NEW YORK (Reuters) - New York Governor Andrew Cuomo said on Wednesday the state is developing a plan to restructure its current income and payroll tax system in reaction to the massive U.S. federal tax overhaul passed along party lines in late December.
Cuomo, a Democrat and outspoken critic of the legislative changes, outlined in his 2018 State of the State agenda he will also challenge the new law in court as unconstitutional on the grounds that the first federal double taxation in U.S. history violates states’ rights and equal protection.
“This law will hurt New York,” the agenda said. “These damaging reforms risk driving people from the state and reducing our ability to attract businesses.”
The sweeping Republican tax bill signed into law by U.S. President Donald Trump last month introduces a cap, of $10,000, on deductions of state and local income and property taxes, known as SALT. The tax overhaul was the party’s first major legislative victory since Trump took office in January 2017.

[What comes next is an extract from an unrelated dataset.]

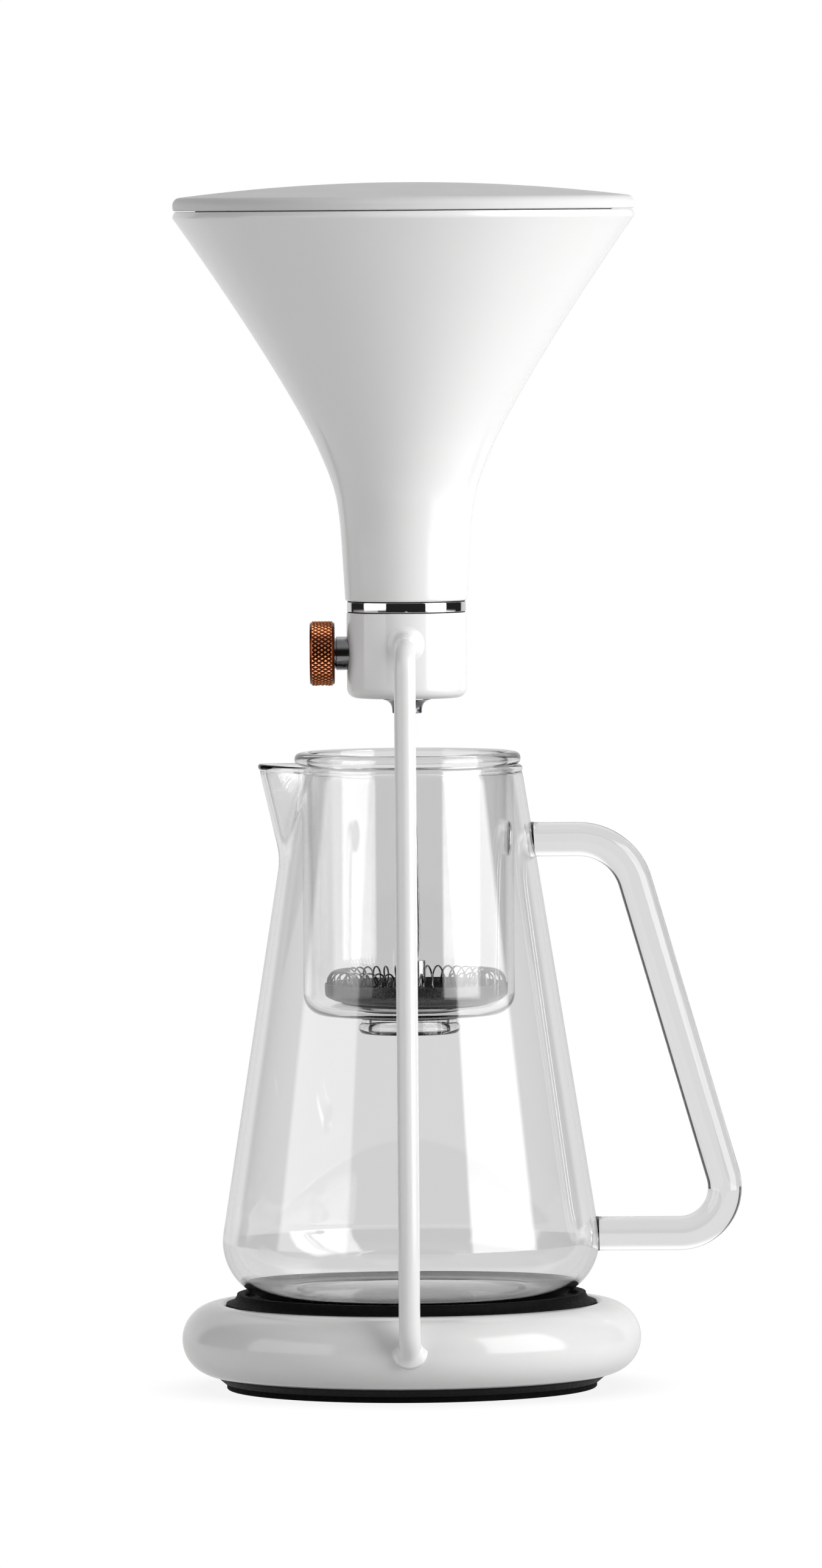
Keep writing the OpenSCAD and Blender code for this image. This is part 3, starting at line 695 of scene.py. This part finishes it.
def carafe():
    """Blown body with a pulled lip, and the rod handle fused to it."""
    z0, rim = low("carafe_body").z, high("carafe_body").z
    foot, corner, taper, wall, bead = 42.7, 19.3, 9.0, 1.8, 1.25
    middle = z0 + corner
    cone_r = foot + corner * math.cos(math.radians(taper))
    cone_z = middle + corner * math.sin(math.radians(taper))

    def cone(z):
        """The body's outside radius at a height."""
        return cone_r - (z - cone_z) * math.tan(math.radians(taper))

    bead_x, bead_z = cone(rim - bead) - bead + 0.25, rim - bead
    side = np.linspace(cone_z + 1, rim - 3.5, 90)
    outline = (
        [(0, z0 + 1.3), (14, z0 + 1.2), (28, z0 + 0.9)]
        + rounded([(28, z0 + 0.9), (35.5, z0 + 0.55, 3), (38, z0, 2), (foot, z0)], 8, closed=False)[1:-1]
        + arc(foot, middle, corner, -90, taper, 48)
        + [(cone(z), z) for z in side]
        + arc(bead_x, bead_z, bead, -40, 215, 18)
        + [(cone(z) - wall, z) for z in reversed(side)]
        + arc(foot, middle, corner - wall, taper, -90, 40)
        + [(28, z0 + 2.5), (14, z0 + 2.9), (0, z0 + 3.0)]
    )
    lip_start, lip_reach = 171.0, 49.4
    lip_root, lip_spread, lip_lift, floor_r = 13, 19, 0.06, 20
    lip_out = lip_reach - cone(rim) - 0.25

    def pulled(points):
        """Pulls the rim out into a pouring lip that narrows downwards, at -X."""
        x, y, z = points.T
        rise = np.clip((z - lip_start) / (rim - lip_start), 0, None)
        reach = lip_out * np.where(rise < 0.25, 2 * rise**2, rise - 0.125) / 0.875
        half = lip_root + lip_spread * np.clip(rise, 0, 1) ** 0.85
        turn = np.degrees(np.abs(np.arctan2(y, -x)))
        share = np.clip(turn / half, 0, 1)
        pull = reach * np.cos(share * math.pi / 2) ** 2
        radius = np.hypot(x, y)
        wall_point = radius > floor_r
        scale = np.where(wall_point, 1 + pull / np.maximum(radius, TINY), 1)
        points[:, :2] *= scale[:, None]
        points[:, 2] += np.where(wall_point, lip_lift * pull * np.clip(rise - 0.8, 0, 0.2) / 0.2, 0)
        return points

    body = lathe("carafe_glass_body", outline, 256, pulled)
    bar, corner_x, lean_x, lean_z, bends = 5.6, 108.5, 0.28, 0.96, (19.5, 15.0)
    z_top, z_low = high("carafe_handle").z - bar, low("carafe_handle").z + bar
    corner_low, slant = Vector((corner_x, 0, z_low)), Vector((lean_x, 0, -lean_z))
    corner_top = corner_low - slant * (z_top - z_low) / lean_z
    roots = Vector((cone(z_top) - 0.9, 0, z_top)), Vector((cone(z_low + 3) - 0.9, 0, z_low))
    path = bent_path([roots[0], corner_top, corner_low, roots[1]], bends, 0.5, 28)
    along = np.concatenate([[0], np.cumsum(np.linalg.norm(np.diff(path, axis=0), axis=1))])
    from_end = np.minimum(along, along[-1] - along)
    weld, weld_length = 0.2, 1.2
    handle = tube("carafe_handle_rod", path, bar + weld * np.exp(-((from_end / weld_length) ** 2)), 64)
    boolean(body, handle, "UNION")
    place(body, "carafe", "glass", CARAFE_GLASS, "carafe_body", "carafe_handle")


def drip_chamber():
    """Glass cup with a flange that hangs on the carafe's rim and a beaded outlet neck."""
    seat, top, r = high("carafe_body").z, high("drip_chamber").z, high("drip_chamber").x
    tube_r, inner, corner = 34.8, 33.0, 7.0
    z, neck_z, bore, neck = 123.0, low("drip_chamber").z, 12.5, 15.7
    bead = 1.9
    outline = (
        arc(14.2, neck_z + 1.7, 1.7, 180, 270, 6)[:-1]
        + arc(neck - 0.9, neck_z + bead, bead, -90, 62, 14)
        + rounded([(neck, neck_z + 2 * bead - 0.1), (neck, z, 1.6), (24, z + 0.15)], 8, closed=False)
        + arc(tube_r - corner, z + corner, corner, -90, 0, 20)
        + rounded([(tube_r, z + corner + 1), (tube_r, seat, 0.8), (r, seat + 0.3, 1.8), (r, top - 0.55, 1.9),
                   (inner + 0.2, top, 1.0), (inner, z + 20)], 9, closed=False)
        + arc(27.8, z + 2.2 + 5.2, 5.2, 0, -90, 16)
        + rounded([(24, z + 2.2), (bore, z + 2.2, 1.6), (bore, neck_z + 3)], 8, closed=False)
    )
    place(lathe("drip_chamber_glass", outline, 256), "drip_chamber", "glass", CHAMBER_GLASS, "drip_chamber")


# ---- Filter ----

FILTER_X = (low("filter_rod").x + high("filter_rod").x) / 2
AT_FILTER = Matrix.Translation((FILTER_X, 0, 0))


def filter_mesh():
    """Cup of twilled wire cloth: the twill's ridges run slantwise round its wall."""
    r, z0, z1 = high("filter_mesh").x - FILTER_X, low("filter_mesh").z, high("filter_mesh").z
    corner, thick, ridges, ridge = 4.3, 0.4, 200, 0.11
    wall = [(r, z) for z in np.linspace(z0 + corner, z1, 8)]
    outline = (
        [(0.6, z0), (20, z0)]
        + arc(r - corner, z0 + corner, corner, -90, 0, 18) + wall[1:]
        + [(r - thick * 0.5, z1 + 0.15), (r - thick, z1)]
        + [(r - thick, z0 + corner + 0.5)]
        + arc(r - corner, z0 + corner, corner - thick, 0, -90, 10)
        + [(20, z0 + thick), (0.6, z0 + thick)]
    )

    def twilled(points):
        radius = np.hypot(points[:, 0], points[:, 1])
        turn = np.arctan2(points[:, 1], points[:, 0])
        phase = turn * ridges + points[:, 2] * 2 * math.pi / 0.95
        skin = (radius > r - corner - 1) & (points[:, 2] > z0 + 0.05)
        outer = skin & (np.hypot(radius - (r - corner), points[:, 2] - z0 - corner) > corner - 0.2)
        outer |= (radius > r - 0.1)
        lift = outer * ridge * (0.5 * np.cos(phase) - 0.5)
        points[:, :2] *= (1 + lift / np.maximum(radius, TINY))[:, None]
        return points

    cup = lathe("filter_mesh_cup", outline, ridges * 6, twilled, AT_FILTER, sharp=60)
    place(cup, "filter", "steel_mesh", MESH, "filter_mesh")


def filter_spring():
    """One continuous coil laid round the cup's edge, springing up out of it."""
    ring = (high("filter_spring").x - low("filter_spring").x) / 2 - 4.0
    z = (low("filter_spring").z + high("filter_spring").z) / 2
    turns, steps, wire, coil = 45, 28, 0.3, 3.68
    k = np.arange(turns * steps) / (turns * steps) * 2 * math.pi
    out = np.stack([np.cos(k), np.sin(k), 0 * k], 1)
    twist = k * turns
    spoke = np.cos(twist)[:, None] * out + np.sin(twist)[:, None] * np.array((0, 0, 1.0))
    centres = out * ring + np.array((FILTER_X, 0, z)) + coil * spoke
    spring = tube("filter_spring_coil", centres, wire, 8, closed=True, inward=spoke)
    place(spring, "filter", "steel", WIRE, "filter_spring")


def filter_turned(node, slot, material, edge, sides=96):
    r, z0, z1 = (high(node).x - low(node).x) / 2, low(node).z, high(node).z
    outline = rounded([(0.55, z0), (r, z0, edge), (r, z1, edge), (0.55, z1)], 5)
    place(lathe(node + "_turned", outline, sides, axis=AT_FILTER), "filter", slot, material, node)


def filter_rod():
    """Thin pull wire with a little bend, ending in a plain rounded tip."""
    z0, z1 = low("filter_rod").z, high("filter_rod").z
    rings, wire, tip, length = 60, 0.42, 0.2, 55
    kink, kink_rate, lean = 1.3, 12, 1.5
    heights = np.linspace(z0, z1 - 0.01, rings)
    above = np.clip((heights - high("filter_nut").z) / length, 0, None)
    bent = kink * (1 - np.exp(-above * kink_rate)) - lean * above
    centres = np.stack([FILTER_X + bent, 0 * above, heights], 1)
    radii = np.full(rings, wire)
    radii[-1] = tip
    place(tube("filter_rod_wire", centres, radii, 16), "filter", "steel", STEM_STEEL, "filter_rod")


# ---- The parts that keep their CAD shape ----

KEPT = {
    "base_weight": IRON,
    "cover_screws": STEEL,
    "shell_screws": STEEL,
    "arm_screws": STEEL,
    "valve_body": BRASS,
    "gland_nut": STEM_STEEL,
    "nozzle_o_ring": BLACK_RUBBER,
    "stem_o_rings": BLACK_RUBBER,
    "valve_tip": WHITE_PLASTIC,
    "knob_set_screw": STEEL,
    "funnel_seal": BLACK_SILICONE,
}


def finish_kept_nodes():
    for node, material in KEPT.items():
        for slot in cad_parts[node].material_slots:
            slot.link = "OBJECT"
            slot.material = material


base_shell()
base_cover()
foot_sheet()
carafe_mat()
arm()
collar()
thin_ring("collar_gasket", "stand", "black_rubber", BLACK_RUBBER, 0.08)
thin_ring("collar_ring", "stand", "chrome", CHROME, 0.18)
thin_ring("funnel_gasket", "stand", "black_rubber", BLACK_RUBBER, 0.08)
outlet_nozzle()
knob()
knob_stem()
funnel()
funnel_lid()
carafe()
drip_chamber()
filter_mesh()
filter_turned("filter_plate", "black_silicone", BLACK_SILICONE, 0.3, 128)
filter_turned("filter_washer", "steel", STEEL, 0.15)
filter_turned("filter_nut", "steel", STEEL, 0.35)
filter_rod()
filter_spring()
finish_kept_nodes()


# ---- Floor, light and camera ----

# Strengths of the lights. RIGHT_CARD and LOW_CARD carry on below the table's level.
RIGHT_BOX, RIGHT_CARD, LEFT_BOX, LOW_CARD = 4.9, 2.4, 2.15, 0.4
BACKDROP, CEILING, DARK_ROOM = 0.74, 0.03, 0.02
MIRRORED_TABLE, MIRRORED_CEILING = 0.68, 0.5  # as bright as glass and metal see them


def lit_world():
    """Two tall soft boxes in front, a grey backdrop behind and dark gaps between them.

    Azimuth is measured from the camera's side, -Y, towards +X.
    """
    world = bpy.data.worlds.new("studio")
    bpy.context.scene.world = world
    world.use_nodes = True
    world.node_tree.nodes.clear()
    nodes = Nodes(world.node_tree)
    maths = nodes.maths

    def ramp(value, start, end, first, last):
        return nodes.between(value, start, end, first, last, smoothly=True)

    axes = nodes.node("ShaderNodeSeparateXYZ")
    nodes.link(nodes.node("ShaderNodeTexCoord").outputs["Generated"], axes.inputs[0])
    x, y, z = axes.outputs
    azimuth = maths("MULTIPLY", maths("ARCTAN2", x, maths("MULTIPLY", y, -1)), 180 / math.pi)
    height = maths("MULTIPLY", maths("ARCSINE", z), 180 / math.pi)

    def window(value, start, end, soft):
        rise = ramp(value, start - soft, start + soft, 0, 1)
        return maths("MULTIPLY", rise, ramp(value, end - soft, end + soft, 1, 0))

    def panel(start, end, bottom, top, strength, soft=1.5, soft_up=4.0):
        shape = maths("MULTIPLY", window(azimuth, start, end, soft), window(height, bottom, top, soft_up))
        return maths("MULTIPLY", shape, strength)

    behind = ramp(maths("ABSOLUTE", azimuth), 131, 139, 0, 1)
    backdrop = maths("MULTIPLY", maths("MULTIPLY", behind, ramp(height, 50, 88, 1, 0.4)), BACKDROP)
    ray = nodes.node("ShaderNodeLightPath").outputs
    mirrored = maths("SUBTRACT", 1, ray["Is Diffuse Ray"])
    high_room = ramp(height, 40, 75, 0, CEILING)
    high_gloss = maths("MULTIPLY", ramp(height, 22, 48, 0, MIRRORED_CEILING), mirrored)
    lights = [
        panel(39, 84, -8, 46, RIGHT_BOX),
        panel(45, 112, -30, -8, RIGHT_CARD),
        panel(-90, -40, -5, 30, LEFT_BOX),
        panel(-126, -57, -42, -5, LOW_CARD, 1.0, 2.0),
        backdrop, high_room, high_gloss,
    ]
    total = DARK_ROOM
    for light in lights:
        total = maths("ADD", total, light)
    seen = ray["Is Camera Ray"]
    white = nodes.node("ShaderNodeBackground")
    white.inputs["Color"].default_value = (1, 1, 1, 1)
    unseen = maths("MULTIPLY", total, maths("SUBTRACT", 1, seen))
    nodes.link(maths("ADD", unseen, seen), white.inputs["Strength"])
    nodes.link(white.outputs[0], nodes.node("ShaderNodeOutputWorld").inputs["Surface"])


def floor():
    """Pale round table top that fades to the white surroundings, with a soft contact shade."""
    mesh = bpy.data.meshes.new("floor")
    radius, matt_white, shade_distance = 0.7, 0.64, 0.02
    turns = np.linspace(0, 2 * math.pi, 96, endpoint=False)
    rim = [(radius * math.cos(a), radius * math.sin(a), 0) for a in turns]
    mesh.from_pydata(rim, [], [list(range(len(rim)))])
    table = bpy.data.objects.new("floor", mesh)
    bpy.context.scene.collection.objects.link(table)
    material = bpy.data.materials.new("pale_floor")
    material.use_nodes = True
    material.node_tree.nodes.clear()
    nodes = Nodes(material.node_tree)
    shade = nodes.node("ShaderNodeAmbientOcclusion")
    shade.inputs["Distance"].default_value = shade_distance
    glow = nodes.node("ShaderNodeEmission")
    nodes.link(nodes.between(shade.outputs["AO"], 0.3, 0.95, 0.9, 1.0), glow.inputs["Strength"])
    matt = nodes.node("ShaderNodeBsdfDiffuse")
    matt.inputs["Color"].default_value = (matt_white, matt_white, matt_white, 1)
    pale = nodes.node("ShaderNodeEmission")
    pale.inputs["Strength"].default_value = MIRRORED_TABLE
    ray = nodes.node("ShaderNodeLightPath").outputs

    def choose(chance, first, second):
        mix = nodes.node("ShaderNodeMixShader")
        for socket, output in zip(mix.inputs, (chance, first, second)):
            nodes.link(output, socket)
        return mix.outputs[0]

    seen_in_glass = choose(ray["Is Diffuse Ray"], pale.outputs[0], matt.outputs[0])
    out = nodes.node("ShaderNodeOutputMaterial")
    nodes.link(choose(ray["Is Camera Ray"], seen_in_glass, glow.outputs[0]), out.inputs["Surface"])
    mesh.materials.append(material)


def camera():
    """Long lens at the lid's height, turned a little towards the handle."""
    distance, height, azimuth, roll = 4.5, 0.392, 0.5, -0.43
    aim = Vector((0.0011, 0, 0.199))
    data = bpy.data.cameras.new("camera")
    data.lens = 314.2
    data.sensor_width = 36
    data.clip_start, data.clip_end = 0.1, 50
    cam = bpy.data.objects.new("camera", data)
    turn = math.radians(azimuth)
    cam.location = (aim.x + distance * math.sin(turn), -distance * math.cos(turn), height)
    cam.rotation_mode = "QUATERNION"
    look = (aim - cam.location).to_track_quat("-Z", "Y")
    cam.rotation_quaternion = look @ Matrix.Rotation(math.radians(roll), 4, "Z").to_quaternion()
    bpy.context.scene.collection.objects.link(cam)
    bpy.context.scene.camera = cam


lit_world()
floor()
camera()
bpy.context.scene.view_settings.view_transform = "Standard"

The SALT provision will hit many taxpayers in states with high incomes, property values and taxes. These include New York, New Jersey and California. Those states are generally Democratic leaning.
Other states are also parsing options. The state of Connecticut is considering taking legal action against the overhaul in addition to reviewing possible changes to its tax code, Kelly Donnelly, a spokesperson for Connecticut Governor Dannel Malloy, also a Democrat, told Reuters.
“We do believe that the Republican tax plan is discriminatory in nature against a lot of Connecticut residents,” Donnelly said.
Following Governor Cuomo’s address, the Partnership for New York City, which represents business leaders and employers in the city, said they “applaud” the governor’s commitment to address the loss of state and local deductibility.
“The business community is prepared to offer its cooperation and expertise to help explore how any negative impact on the state and its resident taxpayers might be offset, through such measures as a payroll tax or a public charitable fund,” the partnership’s CEO Kathryn Wylde said in a statement.